A fierce critic of religion qua religion, Harris remains skeptical about the value of reforming dogma from within. Some tenets are flat-out noxious, he believes, no matter how hard you may try to bend them. Nawaz, on the other hand, contends that texts, even the holy ones, are only as powerful and instructive as their interpretations. According to him, when a believer engages Holy Scripture, she does so through the filter of moral and linguistic assumptions — assumptions that can be debated, challenged and modified.

Therein, he believes, lies the key to a truly liberal Islam. Instead of dismissing the power of doctrine like Obama does, or dreading it like Harris does, Nawaz wants to harness it.

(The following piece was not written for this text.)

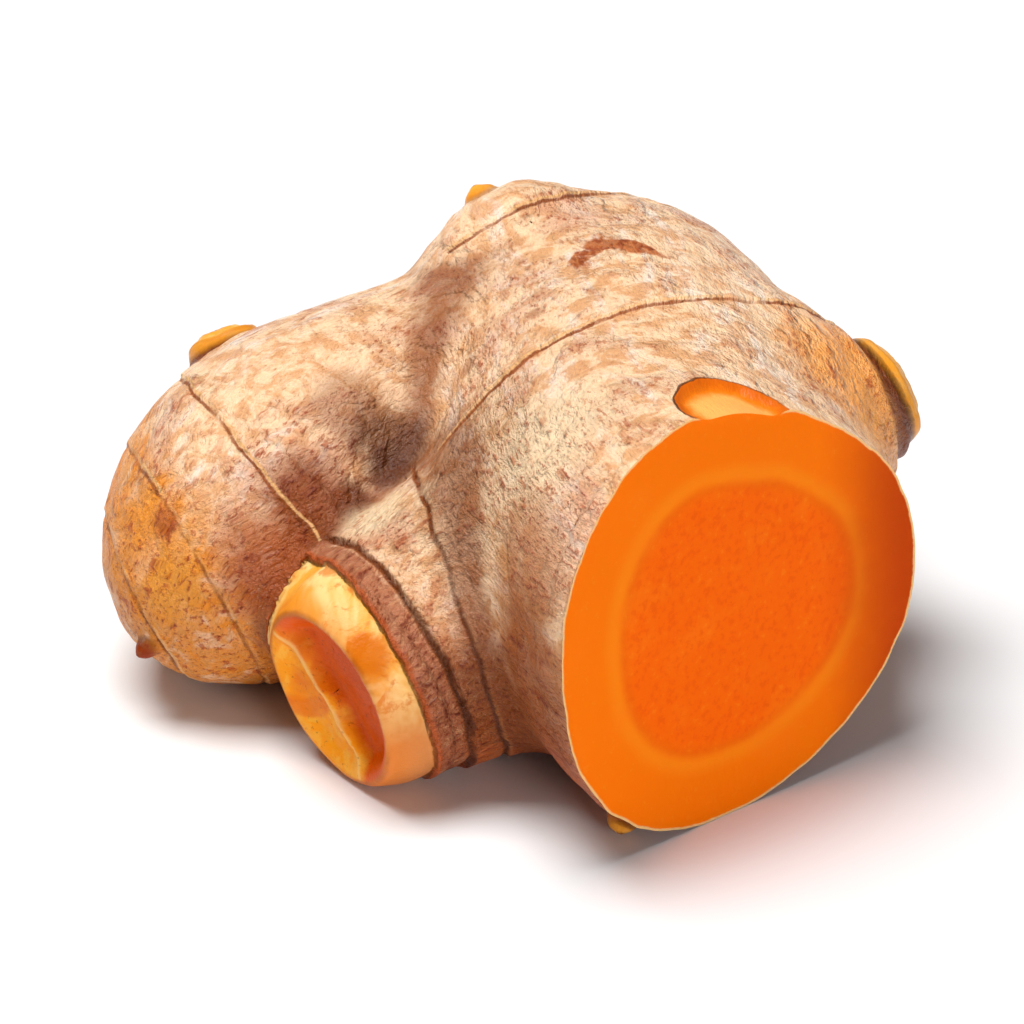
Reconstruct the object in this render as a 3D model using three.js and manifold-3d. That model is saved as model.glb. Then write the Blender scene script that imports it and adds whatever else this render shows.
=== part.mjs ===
// A piece of fresh turmeric root (rhizome), lying on a table.
//
// It grew as one piece, so it is one closed solid. A thick main finger was cut through at one
// end, a side finger grows out of its back and bends forward, and a short stub of a finger grows
// out of its flank. Small buds stand on all of them.
//
// Millimetres, +Z up. The origin is on the table, under the middle of the piece's box.

import * as THREE from 'three';
import { mergeVertices } from 'three/addons/utils/BufferGeometryUtils.js';
import Module from 'manifold-3d';

// ---- driving dimensions, mm ---------------------------------------------------------------

const CUT_RADIUS = 13.6;            // mean radius of the cut face
const CUT_HEIGHT = 13.25;           // its centre above the table
const CUT_TURN = THREE.MathUtils.degToRad(41.8);   // its outward normal, turned from -Y to +X
const CUT_CENTRE = new THREE.Vector3(12.9, -17.6, CUT_HEIGHT);

// Each finger is a row of balls, [x, y, z, radius], from where it starts to where it ends.
const MAIN_FINGER = [
  [4.4, 16.5, 13.2, 9.9], [5.5, 12.2, 12.6, 12.5], [7.4, 2.6, 13.0, 13.2],
  [9.7, -8.7, 13.1, 13.4], [...CUT_CENTRE, CUT_RADIUS], [16.6, -23.2, CUT_HEIGHT, CUT_RADIUS],
];
const SIDE_FINGER = [
  [2.8, 10.3, 13.2, 9.6], [-2.7, 10.1, 12.6, 9.0], [-8.4, 7.6, 11.2, 9.5],
  [-13.2, 3.7, 10.0, 10.1], [-15.8, 0.6, 9.0, 8.9], [-17.4, -1.2, 8.0, 7.1],
];
const STUB_FINGER = [
  [6.3, -6.8, 11.3, 10.5], [1.0, -8.1, 9.5, 9.0], [-3.6, -9.5, 7.95, 8.0],
  [-6.1, -10.9, 7.4, 7.5], [-7.7, -12.2, 6.8, 6.9],
];

// Each bud is a squashed ball that points along `out`.
const BUDS = {
  collarBud: { at: [-0.7, 14.9, 22.0], out: [-0.53, 0.47, 0.71], side: 4.8, tall: 2.9 },
  collarTip: { at: [-1.7, 16.1, 24.0], out: [-0.53, 0.47, 0.71], side: 0.9, tall: 1.2 },
  backBud: { at: [-16.9, 12.9, 14.0], out: [-0.4, 0.58, 0.71], side: 3.3, tall: 2.9 },
  flankSwelling: { at: [15.8, 3.7, 14.5], out: [0.82, 0.46, 0.34], side: 6.0, tall: 5.0 },
  flankBud: { at: [21.4, 5.0, 15.5], out: [0.82, 0.46, 0.34], side: 4.6, tall: 2.6 },
  footNub: { at: [6.5, -20.5, 1.2], out: [-0.21, -0.62, -0.75], side: 0.9, tall: 0.9 },
  tipNub: { at: [-21.9, -6.2, 5.0], out: [-0.74, -0.48, -0.47], side: 0.6, tall: 1.1 },
};

const SIDES = 44;                   // facets around a finger
const RINGS = 34;                   // rings of facets along a finger
const BUD_SIDES = 18;
const BUD_RINGS = 12;
const BALLS_BETWEEN = 40;           // balls worked out along a finger, between the given ones
const MERGE_WITHIN = 1e-4;         // corners closer than this are one corner
const UP = new THREE.Vector3(0, 0, 1);

// The cut face isn't quite round: two sides are fuller, and one corner of three is blunt.
const CUT_OVAL = 0.047;
const CUT_OVAL_TURN = THREE.MathUtils.degToRad(140);
const CUT_TRIANGLE = 0.042;
const CUT_TRIANGLE_TURN = THREE.MathUtils.degToRad(-6);
const OUTLINE_GROWS = 1.25;         // the outline reaches its full shape a fifth before the end

// ---- solids --------------------------------------------------------------------------------

const wasm = await Module();
wasm.setup();

function toSolid(geometry) {
  geometry.deleteAttribute('normal');
  geometry.deleteAttribute('uv');
  const merged = mergeVertices(geometry, MERGE_WITHIN);
  return new wasm.Manifold(new wasm.Mesh({
    numProp: 3,
    vertProperties: new Float32Array(merged.attributes.position.array),
    triVerts: new Uint32Array(merged.index.array),
  }));
}

function toGeometry(solid) {
  const mesh = solid.getMesh();
  const geometry = new THREE.BufferGeometry();
  geometry.setAttribute('position', new THREE.BufferAttribute(mesh.vertProperties, 3));
  geometry.setIndex(new THREE.BufferAttribute(mesh.triVerts, 1));
  return geometry;
}

// ---- fingers -------------------------------------------------------------------------------

// The share by which the main finger's outline differs from a circle at an angle around it,
// which grows from nothing at its start to the full shape of the cut face.
function cutOutline(along, angle) {
  const grown = Math.min(along * OUTLINE_GROWS, 1) ** 2;
  const oval = CUT_OVAL * Math.cos(2 * (angle - CUT_OVAL_TURN));
  const triangle = CUT_TRIANGLE * Math.cos(3 * (angle - CUT_TRIANGLE_TURN));
  return 1 + grown * (oval + triangle);
}

// A lathed finger whose radius at each slice is the widest of the balls there, bent along the
// curve through the balls' centres.
function finger(balls, outline = () => 1) {
  const path = new THREE.CatmullRomCurve3(
    balls.map(([x, y, z]) => new THREE.Vector3(x, y, z)), false, 'centripetal');
  const given = balls.length - 1;
  const radii = new THREE.SplineCurve(balls.map(([, , , r], i) => new THREE.Vector2(i, r)));

  const row = [];
  let length = 0;
  for (let i = 0; i <= BALLS_BETWEEN; i++) {
    const u = i / BALLS_BETWEEN;
    const centre = path.getPoint(u);
    if (i > 0) length += centre.distanceTo(row[i - 1].centre);
    row.push({ centre, at: length, radius: radii.getPoint(u).y });
  }
  const first = -row[0].radius;
  const last = length + row[BALLS_BETWEEN].radius;
  const girth = (s) => Math.sqrt(Math.max(0, ...row.map((b) => b.radius ** 2 - (s - b.at) ** 2)));

  const profile = [];
  for (let i = 0; i <= RINGS; i++) {
    const s = first + (last - first) * (1 - Math.cos(Math.PI * i / RINGS)) / 2;
    const onAxis = i === 0 || i === RINGS;
    profile.push(new THREE.Vector2(onAxis ? 0 : girth(s), s));
  }
  const geometry = new THREE.LatheGeometry(profile, SIDES);

  const position = geometry.attributes.position;
  for (let i = 0; i < position.count; i++) {
    const s = position.getY(i);
    const u = THREE.MathUtils.clamp(s / length, 0, 1);
    const along = path.getTangentAt(u);
    const side = new THREE.Vector3().crossVectors(UP, along).normalize();
    const above = new THREE.Vector3().crossVectors(along, side);
    const angle = Math.atan2(-position.getZ(i), position.getX(i));
    const swell = outline(u, angle);
    const point = path.getPointAt(u)
      .addScaledVector(along, s - u * length)
      .addScaledVector(side, position.getX(i) * swell)
      .addScaledVector(above, -position.getZ(i) * swell);
    position.setXYZ(i, point.x, point.y, point.z);
  }
  return toSolid(geometry);
}

function bud({ at, out, side, tall }) {
  const geometry = new THREE.SphereGeometry(1, BUD_SIDES, BUD_RINGS);
  geometry.scale(side, tall, side);
  const turn = new THREE.Quaternion().setFromUnitVectors(
    new THREE.Vector3(0, 1, 0), new THREE.Vector3(...out).normalize());
  geometry.applyQuaternion(turn);
  geometry.translate(...at);
  return toSolid(geometry);
}

// ---- the knife's cut and the table ------------------------------------------------------------

const BLOCK = 120;                  // larger than the whole piece

function cutAway() {
  const geometry = new THREE.BoxGeometry(BLOCK, BLOCK, BLOCK);
  geometry.translate(0, -BLOCK / 2, 0);
  geometry.rotateZ(CUT_TURN);
  geometry.translate(...CUT_CENTRE);
  return toSolid(geometry);
}

// What lies under the table's top: the piece has settled into small flats where it touches it.
function underTable() {
  const geometry = new THREE.BoxGeometry(BLOCK, BLOCK, BLOCK);
  geometry.translate(0, 0, -BLOCK / 2);
  return toSolid(geometry);
}

// ---- the root --------------------------------------------------------------------------------

function turmericRoot() {
  let root = finger(MAIN_FINGER, cutOutline).add(finger(SIDE_FINGER)).add(finger(STUB_FINGER));
  for (const each of Object.values(BUDS)) root = root.add(bud(each));
  root = root.subtract(cutAway()).subtract(underTable());

  const geometry = toGeometry(root);
  geometry.computeBoundingBox();
  const middle = geometry.boundingBox.getCenter(new THREE.Vector3());
  geometry.translate(-middle.x, -middle.y, -geometry.boundingBox.min.z);
  geometry.computeVertexNormals();
  return geometry;
}

const root = new THREE.Mesh(
  turmericRoot(), new THREE.MeshStandardMaterial({ color: 0xc79b6b, roughness: 0.6, metalness: 0 }));
root.name = 'turmeric_root';

const turmeric = new THREE.Group();
turmeric.add(root);

export default turmeric;
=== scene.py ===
# %% [markdown]
# # A cut piece of fresh turmeric root
#
# Turmeric is a rhizome: a stem that grows under the soil in thick, knobbly fingers. This piece is a
# thick main finger with a side finger on its back and a short stub on its flank. The main finger was
# cut through with a knife. The root is one grown thing, so it is one mesh here, with two finishes:
# the papery skin, and the wet orange flesh where the knife went.
#
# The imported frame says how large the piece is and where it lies, so it is loaded first.

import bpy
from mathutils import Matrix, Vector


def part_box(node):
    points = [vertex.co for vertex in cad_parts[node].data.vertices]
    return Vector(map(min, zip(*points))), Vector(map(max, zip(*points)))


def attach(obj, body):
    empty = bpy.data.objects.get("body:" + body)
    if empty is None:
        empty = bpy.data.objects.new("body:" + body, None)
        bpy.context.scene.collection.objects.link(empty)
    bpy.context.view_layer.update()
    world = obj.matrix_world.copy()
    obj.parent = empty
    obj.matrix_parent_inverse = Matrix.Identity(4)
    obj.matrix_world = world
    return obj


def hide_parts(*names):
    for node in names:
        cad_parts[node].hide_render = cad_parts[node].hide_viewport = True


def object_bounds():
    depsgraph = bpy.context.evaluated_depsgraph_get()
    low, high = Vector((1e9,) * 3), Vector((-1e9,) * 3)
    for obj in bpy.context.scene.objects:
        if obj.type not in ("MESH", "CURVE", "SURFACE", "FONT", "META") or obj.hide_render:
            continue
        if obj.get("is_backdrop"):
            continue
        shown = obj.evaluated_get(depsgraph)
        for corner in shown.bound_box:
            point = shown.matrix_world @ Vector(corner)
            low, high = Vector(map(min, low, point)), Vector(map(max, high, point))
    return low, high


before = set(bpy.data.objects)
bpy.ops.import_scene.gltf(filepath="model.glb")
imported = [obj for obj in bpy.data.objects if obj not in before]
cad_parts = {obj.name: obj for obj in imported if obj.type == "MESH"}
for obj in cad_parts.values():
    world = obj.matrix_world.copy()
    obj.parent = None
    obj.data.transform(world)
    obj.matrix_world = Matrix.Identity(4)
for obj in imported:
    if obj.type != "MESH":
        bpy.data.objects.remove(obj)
cad_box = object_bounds()

# %% [markdown]
# All the sculpting is done in millimetres, in numpy arrays, because a turmeric root is easier to
# think of in millimetres. Places are given as shares of the frame's box, from its lowest corner to
# its highest, so they follow the frame. The mesh turns to metres only when it is finished.

# %% Millimetres and places
import math

import bmesh
import bpy
import numpy as np
from mathutils import Matrix, Vector, noise

MM = 0.001
LOW, HIGH = (np.array(corner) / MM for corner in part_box("turmeric_root"))
SIZE = HIGH - LOW
TALL = SIZE[2]


def spot(x, y, z):
    """A place in millimetres, from its shares of the frame's box."""
    return LOW + SIZE * (x, y, z)


def unit(*direction):
    return np.array(direction) / np.linalg.norm(direction)


print("the frame's box is", SIZE.round(1), "mm")

# %% [markdown]
# ## The fingers
#
# A finger of rhizome swells and shrinks along its length and is round across. A metaball chain, a
# skin modifier or a bent lathe could all make that. Here each finger is a row of balls, because one
# short list then says where it runs and how thick it is, and the same rows later give the skin its
# lengthwise grain. A Catmull-Rom curve fills in the balls between the listed ones.

# %% Rows of balls
# Each ball: shares of the box along X, Y and Z, and its radius as a share of the box's height.
FINGERS = {
    "main": [(0.588, 0.813, 0.486, 0.365), (0.610, 0.732, 0.464, 0.460), (0.649, 0.551, 0.479, 0.486),
             (0.695, 0.337, 0.482, 0.493), (0.760, 0.169, 0.488, 0.501), (0.835, 0.064, 0.488, 0.501)],
    "side": [(0.556, 0.696, 0.486, 0.353), (0.445, 0.692, 0.464, 0.331), (0.329, 0.645, 0.412, 0.350),
             (0.232, 0.572, 0.368, 0.372), (0.180, 0.513, 0.331, 0.328), (0.148, 0.479, 0.295, 0.261)],
    "stub": [(0.627, 0.373, 0.416, 0.387), (0.518, 0.352, 0.366, 0.343), (0.427, 0.322, 0.303, 0.303),
             (0.376, 0.296, 0.272, 0.276), (0.344, 0.271, 0.250, 0.254)],
}
BALLS_IN_A_ROW = 24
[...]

Working with reform-minded Muslim theologians, Nawaz hopes to unlock dogma and to discredit malignant interpretations that do condone extremism. On the grand scale, he aims to promote pluralism and tolerance across Islam. But on a more humble yet urgent level, there is a hope for “an escape clause”: A teenager drawn to Islamism won’t be moved by humanistic rhetoric, yet might be given pause if pluralism’s claim to Islam is argued as compellingly and as loudly as the Islamic State’s.

The first step is calling the enemy by its name. “It is crucial to name Islamism so that Muslims like me are confronted with a choice,” Nawaz tells Harris. “Either we reclaim our religion and its narrative or allow thugs and demagogues to speak in its name and impose it on others.”

Which brings me back to Obama. As long as world leaders, armed with the best of intentions, remain willfully blind to Islamism (Nawaz calls this “The Voldemort Effect”), and liberals either too afraid or too morally emaciated to fight it head-on, the war of ideas — between true, open tolerance and the hidebound veneer of tolerance — is lost before it even begins.